David cried, “Why art thou cast down, O my soul? and why art thou disquieted within me?” (Psalm 42:5 KJV). Job mourned the destruction of nearly every part of his life. Hannah wept bitterly over unanswered prayers. Naomi openly said, “Call me not Naomi, call me Mara: for the Almighty hath dealt very bitterly with me” (Ruth 1:20 KJV). God did not strike them down for their honesty. He met them in it.

There’s something uniquely painful about watching life move forward while your own heart feels stuck in the ruins of what could have been. Social media becomes a gallery of everyone else’s answered prayers while yours seem suspended in silence. You watch others celebrate engagements while your relationship ended.
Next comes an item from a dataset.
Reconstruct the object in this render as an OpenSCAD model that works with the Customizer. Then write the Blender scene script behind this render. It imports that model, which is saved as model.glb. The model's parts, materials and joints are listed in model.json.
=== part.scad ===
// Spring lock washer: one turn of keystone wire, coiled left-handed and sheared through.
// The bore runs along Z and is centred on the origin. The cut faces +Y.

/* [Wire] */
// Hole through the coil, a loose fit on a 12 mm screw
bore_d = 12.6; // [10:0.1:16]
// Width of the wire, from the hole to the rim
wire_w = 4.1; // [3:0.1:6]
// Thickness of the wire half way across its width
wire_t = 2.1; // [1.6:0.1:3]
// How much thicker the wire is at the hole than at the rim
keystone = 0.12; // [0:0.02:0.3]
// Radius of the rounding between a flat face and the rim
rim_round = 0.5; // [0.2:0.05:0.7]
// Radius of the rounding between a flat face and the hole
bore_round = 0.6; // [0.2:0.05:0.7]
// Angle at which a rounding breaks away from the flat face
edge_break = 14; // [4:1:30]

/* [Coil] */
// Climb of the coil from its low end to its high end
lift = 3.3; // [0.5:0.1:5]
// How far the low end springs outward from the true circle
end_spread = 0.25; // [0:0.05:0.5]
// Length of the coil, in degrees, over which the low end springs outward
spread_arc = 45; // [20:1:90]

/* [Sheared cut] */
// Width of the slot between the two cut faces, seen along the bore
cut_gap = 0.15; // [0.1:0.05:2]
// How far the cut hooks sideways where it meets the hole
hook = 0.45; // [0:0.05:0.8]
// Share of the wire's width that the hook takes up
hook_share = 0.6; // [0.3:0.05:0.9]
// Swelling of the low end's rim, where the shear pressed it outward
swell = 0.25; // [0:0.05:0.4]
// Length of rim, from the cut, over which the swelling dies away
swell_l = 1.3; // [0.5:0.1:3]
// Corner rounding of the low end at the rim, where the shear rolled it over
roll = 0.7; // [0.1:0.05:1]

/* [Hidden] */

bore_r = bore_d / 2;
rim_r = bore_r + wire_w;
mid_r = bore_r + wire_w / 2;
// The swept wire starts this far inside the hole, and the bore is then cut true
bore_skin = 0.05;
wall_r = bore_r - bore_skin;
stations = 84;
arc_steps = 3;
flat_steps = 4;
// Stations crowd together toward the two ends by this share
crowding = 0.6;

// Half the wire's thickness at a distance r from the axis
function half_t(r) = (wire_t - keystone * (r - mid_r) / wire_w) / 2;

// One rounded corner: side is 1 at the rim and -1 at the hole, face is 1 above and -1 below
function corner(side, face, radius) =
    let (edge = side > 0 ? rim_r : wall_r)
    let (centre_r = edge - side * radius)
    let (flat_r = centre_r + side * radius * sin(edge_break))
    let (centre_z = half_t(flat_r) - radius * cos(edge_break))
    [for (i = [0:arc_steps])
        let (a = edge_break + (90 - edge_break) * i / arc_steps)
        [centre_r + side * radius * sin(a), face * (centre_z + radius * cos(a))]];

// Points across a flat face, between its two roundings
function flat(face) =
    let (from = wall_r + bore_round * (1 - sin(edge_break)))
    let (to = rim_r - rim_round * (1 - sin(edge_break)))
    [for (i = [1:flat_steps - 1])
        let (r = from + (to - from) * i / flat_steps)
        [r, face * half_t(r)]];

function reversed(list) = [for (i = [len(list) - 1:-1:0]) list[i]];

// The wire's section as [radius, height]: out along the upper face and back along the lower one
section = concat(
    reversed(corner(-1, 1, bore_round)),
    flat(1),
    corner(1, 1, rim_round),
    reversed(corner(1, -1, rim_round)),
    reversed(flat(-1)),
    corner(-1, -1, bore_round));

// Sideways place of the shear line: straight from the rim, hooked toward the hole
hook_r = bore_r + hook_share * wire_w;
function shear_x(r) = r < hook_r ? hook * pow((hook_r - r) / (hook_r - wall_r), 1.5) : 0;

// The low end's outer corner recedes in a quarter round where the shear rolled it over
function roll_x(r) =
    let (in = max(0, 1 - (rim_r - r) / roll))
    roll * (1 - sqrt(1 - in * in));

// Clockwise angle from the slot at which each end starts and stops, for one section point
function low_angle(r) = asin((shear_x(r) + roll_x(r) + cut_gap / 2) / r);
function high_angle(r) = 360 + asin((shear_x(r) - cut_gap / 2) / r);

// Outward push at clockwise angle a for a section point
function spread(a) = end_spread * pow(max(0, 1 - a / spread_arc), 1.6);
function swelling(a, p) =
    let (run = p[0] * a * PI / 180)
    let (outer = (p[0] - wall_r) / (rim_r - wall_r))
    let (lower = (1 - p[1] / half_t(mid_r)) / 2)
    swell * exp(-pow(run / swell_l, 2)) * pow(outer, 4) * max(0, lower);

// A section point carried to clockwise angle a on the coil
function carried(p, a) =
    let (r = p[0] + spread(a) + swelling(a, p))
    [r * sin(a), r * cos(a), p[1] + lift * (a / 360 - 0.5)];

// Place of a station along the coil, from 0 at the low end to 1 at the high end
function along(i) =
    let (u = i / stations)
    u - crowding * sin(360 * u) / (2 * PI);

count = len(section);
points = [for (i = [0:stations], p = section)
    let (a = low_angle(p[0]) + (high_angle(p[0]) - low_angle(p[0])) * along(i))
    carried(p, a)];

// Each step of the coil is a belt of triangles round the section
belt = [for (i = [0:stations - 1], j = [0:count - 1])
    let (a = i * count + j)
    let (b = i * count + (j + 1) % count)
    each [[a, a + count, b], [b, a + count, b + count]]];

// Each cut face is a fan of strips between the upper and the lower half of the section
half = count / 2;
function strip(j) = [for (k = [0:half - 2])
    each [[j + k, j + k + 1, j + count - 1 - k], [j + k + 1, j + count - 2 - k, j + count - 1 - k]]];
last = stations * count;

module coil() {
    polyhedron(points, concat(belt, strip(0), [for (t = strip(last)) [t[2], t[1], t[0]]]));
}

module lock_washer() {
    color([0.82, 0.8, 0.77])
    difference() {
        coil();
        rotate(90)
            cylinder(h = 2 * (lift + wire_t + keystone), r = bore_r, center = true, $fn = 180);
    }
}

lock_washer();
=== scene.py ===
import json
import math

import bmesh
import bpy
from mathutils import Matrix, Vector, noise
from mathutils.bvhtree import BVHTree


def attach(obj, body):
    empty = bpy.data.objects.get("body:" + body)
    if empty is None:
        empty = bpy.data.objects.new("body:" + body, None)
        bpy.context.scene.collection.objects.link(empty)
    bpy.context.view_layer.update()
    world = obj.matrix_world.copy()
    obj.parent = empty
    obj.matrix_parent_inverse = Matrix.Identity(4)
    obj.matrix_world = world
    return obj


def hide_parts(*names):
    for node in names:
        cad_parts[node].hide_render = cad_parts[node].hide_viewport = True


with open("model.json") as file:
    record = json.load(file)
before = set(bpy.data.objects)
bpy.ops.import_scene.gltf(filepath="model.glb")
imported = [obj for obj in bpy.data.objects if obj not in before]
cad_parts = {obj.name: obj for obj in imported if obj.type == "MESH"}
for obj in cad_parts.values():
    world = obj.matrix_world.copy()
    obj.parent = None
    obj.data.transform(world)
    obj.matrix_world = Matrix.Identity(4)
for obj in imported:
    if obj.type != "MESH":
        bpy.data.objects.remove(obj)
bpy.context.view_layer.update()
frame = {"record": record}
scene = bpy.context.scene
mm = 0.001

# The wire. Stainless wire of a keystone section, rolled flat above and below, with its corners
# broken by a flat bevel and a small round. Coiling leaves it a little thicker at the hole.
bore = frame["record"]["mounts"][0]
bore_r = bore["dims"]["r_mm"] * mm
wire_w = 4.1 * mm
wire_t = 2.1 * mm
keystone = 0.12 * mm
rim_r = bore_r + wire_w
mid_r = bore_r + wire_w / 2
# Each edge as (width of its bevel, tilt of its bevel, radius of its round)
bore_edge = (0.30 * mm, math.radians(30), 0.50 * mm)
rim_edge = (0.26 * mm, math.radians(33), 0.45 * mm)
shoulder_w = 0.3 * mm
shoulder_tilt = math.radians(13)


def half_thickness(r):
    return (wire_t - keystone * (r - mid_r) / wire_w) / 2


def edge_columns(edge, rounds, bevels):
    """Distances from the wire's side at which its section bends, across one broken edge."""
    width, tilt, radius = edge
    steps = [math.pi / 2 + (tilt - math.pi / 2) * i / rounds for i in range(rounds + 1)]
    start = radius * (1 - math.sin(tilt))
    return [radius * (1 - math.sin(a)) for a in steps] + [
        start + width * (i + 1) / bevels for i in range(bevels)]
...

Others announce pregnancies while you sit with empty arms. Others buy homes while you struggle to pay bills. Others testify about miraculous healing while your body still aches every morning. And quietly, secretly, you begin grieving not only your circumstances, but the person you thought you would become by now.

C.S. Lewis once wrote, “No one ever told me that grief felt so like fear.” That’s true not only after death, but after disappointment. Because broken dreams leave us fearful too. Fearful that life will never improve. Fearful that God has forgotten us. Fearful that we somehow failed Him. But disappointment is not proof of God’s abandonment.
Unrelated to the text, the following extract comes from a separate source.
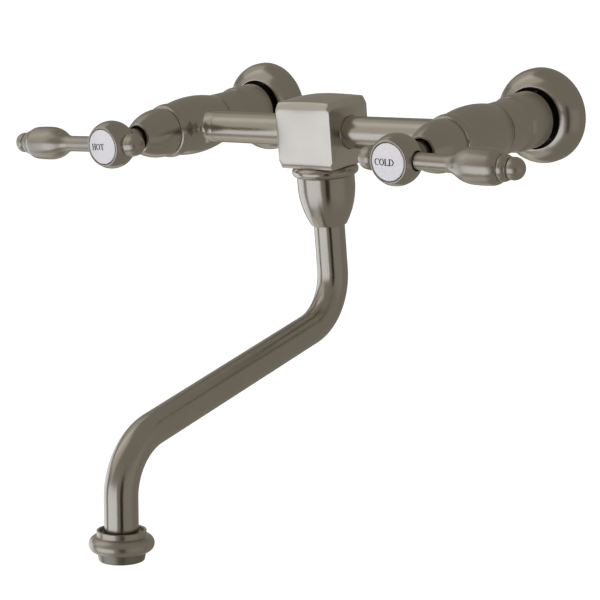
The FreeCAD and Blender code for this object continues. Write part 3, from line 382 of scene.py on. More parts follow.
def map_brushing(bm, layer):
    """U runs round the axis and V along the outline, level where a closed outline longer than V_JUMP meets."""
    brushing = bm.loops.layers.uv.new("brushing")
    for face in bm.faces:
        middle = face.calc_center_median()
        home = math.atan2(middle.z, middle.y)
        reach = math.hypot(middle.z, middle.y)
        low = min(loop.vert[layer] for loop in face.loops)
        for loop in face.loops:
            x, y, z = loop.vert.co
            on_axis = math.hypot(y, z) < ON_AXIS
            swing = 0.0 if on_axis else signed_turn(math.atan2(z, y) - home)
            along = loop.vert[layer]
            loop[brushing].uv = ((home + swing) * reach, along if along - low < V_JUMP else low)


def spin_outline(points, closed=True, width=CORNER_ROUND, steps=TURN_STEPS):
    """Turn an outline into a solid of revolution about X, in millimetres."""
    bm = bmesh.new()
    along = bm.verts.layers.float.new("along")
    corners = draw_outline(bm, points, closed)
    soften(bm, corners, width)
    measure_chain(bm, along)
    bmesh.ops.spin(
        bm, geom=bm.verts[:] + bm.edges[:], cent=(0, 0, 0), axis=(1, 0, 0), angle=2 * math.pi,
        steps=steps, use_merge=True,
    )
    bmesh.ops.remove_doubles(bm, verts=bm.verts, dist=ON_AXIS)
    bmesh.ops.recalc_face_normals(bm, faces=bm.faces)
    map_brushing(bm, along)
    return bm


# %% [markdown]
# A piece is modelled about the X axis and then carried to its own axis. Its place goes into its mesh, so the
# object itself stays at the origin, as the CAD's do. Weighted normals keep the broad faces flat in the light
# right up to their small rounds.

# %% Put a piece in place
BROAD_FACE_WEIGHT = 80


def axis_frame(origin, direction):
    """The matrix that carries X onto an axis, and millimetres onto metres."""
    turn = Vector(direction).to_track_quat("X", "Z").to_matrix().to_4x4()
    return Matrix.Scale(MM, 4) @ Matrix.Translation(Vector(origin)) @ turn


def finish_piece(name, bm, matrix, body, material, stands_for=()):
    """Make an object of a bmesh, parent it to the body that it rides on, and hide the CAD nodes that it stands
    for.
    """
    bmesh.ops.transform(bm, matrix=matrix, verts=bm.verts)
    for face in bm.faces:
        face.smooth = True
    mesh = bpy.data.meshes.new(name)
    bm.to_mesh(mesh)
    bm.free()
    mesh.materials.append(material)
    piece = bpy.data.objects.new(name, mesh)
    bpy.context.scene.collection.objects.link(piece)
    weighted = piece.modifiers.new("even_light", "WEIGHTED_NORMAL")
    weighted.weight = BROAD_FACE_WEIGHT
    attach(piece, body)
    if stands_for:
        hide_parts(*stands_for)
    print(f"{name}: {len(mesh.polygons)} faces on {body}")
    return piece


def turned(node, points, matrix, body, closed=True, width=CORNER_ROUND, material=nickel):
    """Turn a piece, and let it stand for the CAD node of the same name."""
    bm = spin_outline(points, closed, width)
    return finish_piece(f"{node}_turned", bm, matrix, body, material, [node])


def valve_axis(side):
    """Distance from the wall, along a valve."""
    return axis_frame((SIDES[side] * VALVE_X, 0, 0), (0, -1, 0))


def hub_axis(side):
    """Distance outwards from the middle of a hub's ball."""
    return axis_frame((SIDES[side] * VALVE_X, HUB_Y, 0), (0, -1, 0))


def lever_axis(side, way):
    """Distance from a hub's middle along its lever, or, with way -1, along its knob."""
    out = SIDES[side] * way
    return axis_frame(
        (SIDES[side] * VALVE_X, HUB_Y, 0), (out * math.cos(LEVER_DROOP), 0, -way * math.sin(LEVER_DROOP))
    )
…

One of the hardest truths Christians wrestle with is that faithfulness to God does not guarantee an easy earthly story. Sometimes the Lord leads His children through wilderness seasons they never would have chosen. Proverbs does say, “Trust in the LORD with all thine heart; and lean not unto thine own understanding” (Proverbs 3:5 KJV), but trusting Him often hurts because we do not understand.

We wanted clarity. God gave silence.
We wanted healing. God gave endurance.
We wanted rescue. God gave daily bread.
We wanted the whole road map. God gave enough light for the next step.
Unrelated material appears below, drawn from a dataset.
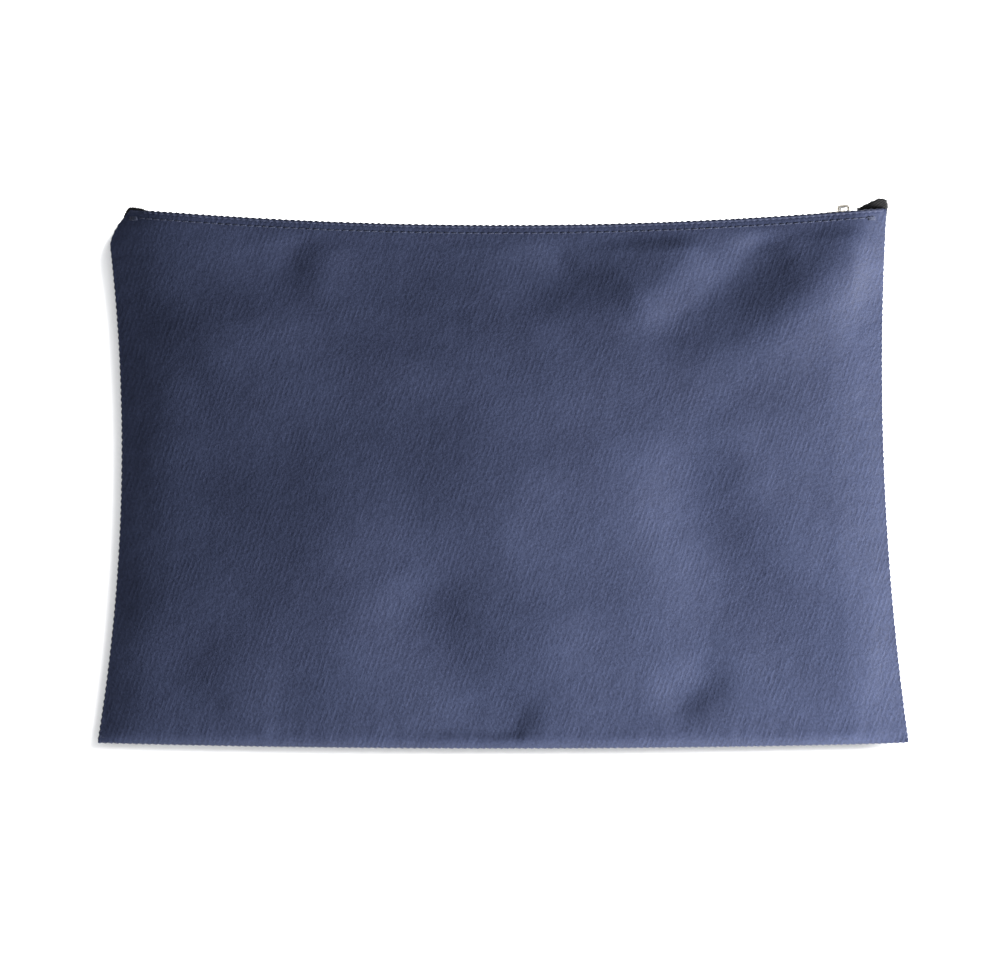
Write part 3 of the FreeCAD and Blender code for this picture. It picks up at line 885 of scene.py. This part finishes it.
def dress_cad_nodes():
    """The CAD pieces that stay in view get their materials."""
    looks = {"cloth": CLOTH_LOOK, "zip_tape": TAPE_LOOK, "zip_coil": NYLON_LOOK, "zip_stop": NYLON_LOOK,
             "nickel": NICKEL_LOOK, "spring_steel": SPRING_LOOK, "thread": THREAD_LOOK,
             "coil_thread": COIL_THREAD_LOOK}
    slots = {part["node"]: part["material_slot"] for part in frame["record"]["subparts"]}
    for name, node in frame["nodes"].items():
        look = looks[slots[name]]
        if not node.material_slots:
            node.data.materials.append(look)
        for material_slot in node.material_slots:
            material_slot.material = look


# ---------------------------------------------------------------- studio

FLOOR_HALF, FLOOR_Z = 4.0, -0.0003
WORLD_COLOUR, WORLD_STRENGTH = (0.95, 0.97, 1.0, 1), 0.36


def floor():
    mesh = bpy.data.meshes.new("floor")
    h = FLOOR_HALF
    mesh.from_pydata([(-h, -h, 0), (h, -h, 0), (h, h, 0), (-h, h, 0)], [], [(0, 1, 2, 3)])
    sheet = bpy.data.objects.new("floor", mesh)
    bpy.context.scene.collection.objects.link(sheet)
    sheet.location.z = FLOOR_Z
    m = Nodes("floor_paper")
    m.link(m.ramp(m.noise(m.position(), 60.0), [(0.3, (0.86, 0.86, 0.86)), (0.7, (0.88, 0.88, 0.88))]),
           m.shader.inputs["Base Color"])
    m.set(Roughness=0.9, Specular_IOR_Level=0.1)
    mesh.materials.append(m.material)
    return sheet


def from_middle(azimuth, elevation, reach):
    """A place in metres at an azimuth and elevation in degrees from the origin."""
    turn, high = math.radians(azimuth), math.radians(elevation)
    level = reach * math.cos(high)
    return level * math.cos(turn), level * math.sin(turn), reach * math.sin(high)


def area_light(name, place, size, power, colour):
    """A rectangular lamp that faces the origin."""
    data = bpy.data.lights.new(name, "AREA")
    data.shape = "RECTANGLE"
    data.size, data.size_y = size
    data.energy = power
    data.color = colour
    light = bpy.data.objects.new(name, data)
    light.location = place
    light.rotation_euler = (Vector() - Vector(place)).to_track_quat("-Z", "Y").to_euler()
    bpy.context.scene.collection.objects.link(light)
    return light


def lamps(paper):
    key = area_light("key", from_middle(-18, 20, 0.90), (0.42, 0.30), 52, (1.0, 0.985, 0.96))
    low = area_light("low", from_middle(-62, 9, 0.62), (0.30, 0.12), 5.0, (1.0, 0.99, 0.97))
    area_light("top", (0, 0, 1.6), (1.6, 1.6), 8, (0.97, 0.985, 1.0))
    fill = area_light("floor_fill", (0, 0, 1.5), (1.6, 1.6), 14, (1.0, 1.0, 1.0))
    wash = area_light("floor_wash", from_middle(38, 34, 1.6), (1.2, 1.2), 170, (1.0, 1.0, 1.0))
    # the key and the low lamp light the bag alone; the fill and the wash light the paper alone
    for light, state in ((key, "EXCLUDE"), (low, "EXCLUDE"), (fill, "INCLUDE"), (wash, "INCLUDE")):
        receivers = bpy.data.collections.new(light.name + "_receivers")
        receivers.objects.link(paper)
        receivers.collection_objects[0].light_linking.link_state = state
        light.light_linking.receiver_collection = receivers


def studio():
    lamps(floor())
    world = bpy.data.worlds.new("studio")
    world.use_nodes = True
    background = world.node_tree.nodes["Background"]
    background.inputs["Color"].default_value = WORLD_COLOUR
    background.inputs["Strength"].default_value = WORLD_STRENGTH
    scene = bpy.context.scene
    scene.world = world
    scene.view_settings.view_transform = "Standard"
    scene.view_settings.look = "None"


FRAME_WIDTH = 0.4133           # width of the picture in the plane of the bag's middle
CAMERA_AIM = (-0.00104, -0.00186, 0.008)
CAMERA_HEIGHT = 1.6


def camera():
    data = bpy.data.cameras.new("camera")
    data.sensor_fit = "HORIZONTAL"
    data.angle = 2 * math.atan(FRAME_WIDTH / 2 / CAMERA_HEIGHT)
    obj = bpy.data.objects.new("camera", data)
    obj.location = (CAMERA_AIM[0], CAMERA_AIM[1], CAMERA_AIM[2] + CAMERA_HEIGHT)
    bpy.context.scene.collection.objects.link(obj)
    bpy.context.scene.camera = obj


camera()
studio()
dress_cad_nodes()
panels = front_panel()
panels["back_cloth"] = back_panel()
seam_rolls()
hem_rolls()
topstitching()
back_tacks()
zip_run()
end_tabs()
slider_parts()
And still, somehow, He remains good.

That can be difficult to say out loud during seasons of suffering. Some days you may not feel triumphant faith. Some days your prayers may barely rise above exhaustion. You may sit in your car fighting tears before work. You may smile in public while privately wondering why your life turned out this way. You may feel guilty because somewhere inside you still mourn the future you lost.

But grieving what you hoped for is not weakness. Even Jesus grieved. In the Garden of Gethsemane, before the cross, He said, “My soul is exceeding sorrowful, even unto death” (Matthew 26:38 KJV). The Son of God Himself experienced crushing anguish. Christianity has never been a denial of pain. It is the promise that pain is not the end of the story.

Sometimes we imagine God weaving our lives like beautiful tapestries with bright colors and obvious patterns. But while we live here on earth, most days feel less like finished artwork and more like loose, tangled threads scattered across the floor.

And maybe that is why Our Threads of Faith matters so deeply.

Faith is often not a completed picture. It is holding onto one fragile thread at a time. One prayer. One breath. One Scripture. One more morning getting out of bed when your heart feels heavy. We may not yet see what God is weaving, but we continue placing the broken strands into His hands.

The poet Corrie ten Boom once wrote:

“My life is but a weaving
Between my God and me.
I cannot choose the colors,
He worketh steadily.”

From underneath, the threads may look chaotic. Knotted. Unfinished. But God sees the other side of the tapestry. That does not erase grief. It does not magically remove loneliness or financial stress or chronic illness or shattered relationships. Some wounds stay tender for years. Certain prayers may never be answered the way we hoped. This side of Heaven, some stories remain unfinished.

Yet even here, God remains near to brokenhearted people.

The LORD is nigh unto them that are of a broken heart; and saveth such as be of a contrite spirit” (Psalm 34:18 KJV).

Notice the verse does not say God only draws near to the joyful, strong, or victorious. He draws near to the brokenhearted. To those grieving the marriage that failed. The dreams that collapsed. The years they cannot get back. The body that no longer functions the same. The loneliness they cannot explain to anyone else.

He comes near to grieving people. Maybe today you’re carrying sorrow for a version of life you once believed would exist by now. Maybe you feel embarrassed by how deeply it still hurts. Maybe you keep wondering why God allowed your story to unfold this way.

You may not receive all those answers right now. But your grief is not invisible to Him. The Lord who counted David’s tears still sees yours. The Savior who wept at Lazarus’ tomb still understands sorrow. And the God who weaves beauty from ashes is still holding every broken thread of your life, even the ones you do not understand.

So if all you can do today is grieve, then grieve honestly before God.

And if all you have left is one trembling thread of faith, hold onto it.

Sometimes that single thread is enough for Him to begin weaving hope again.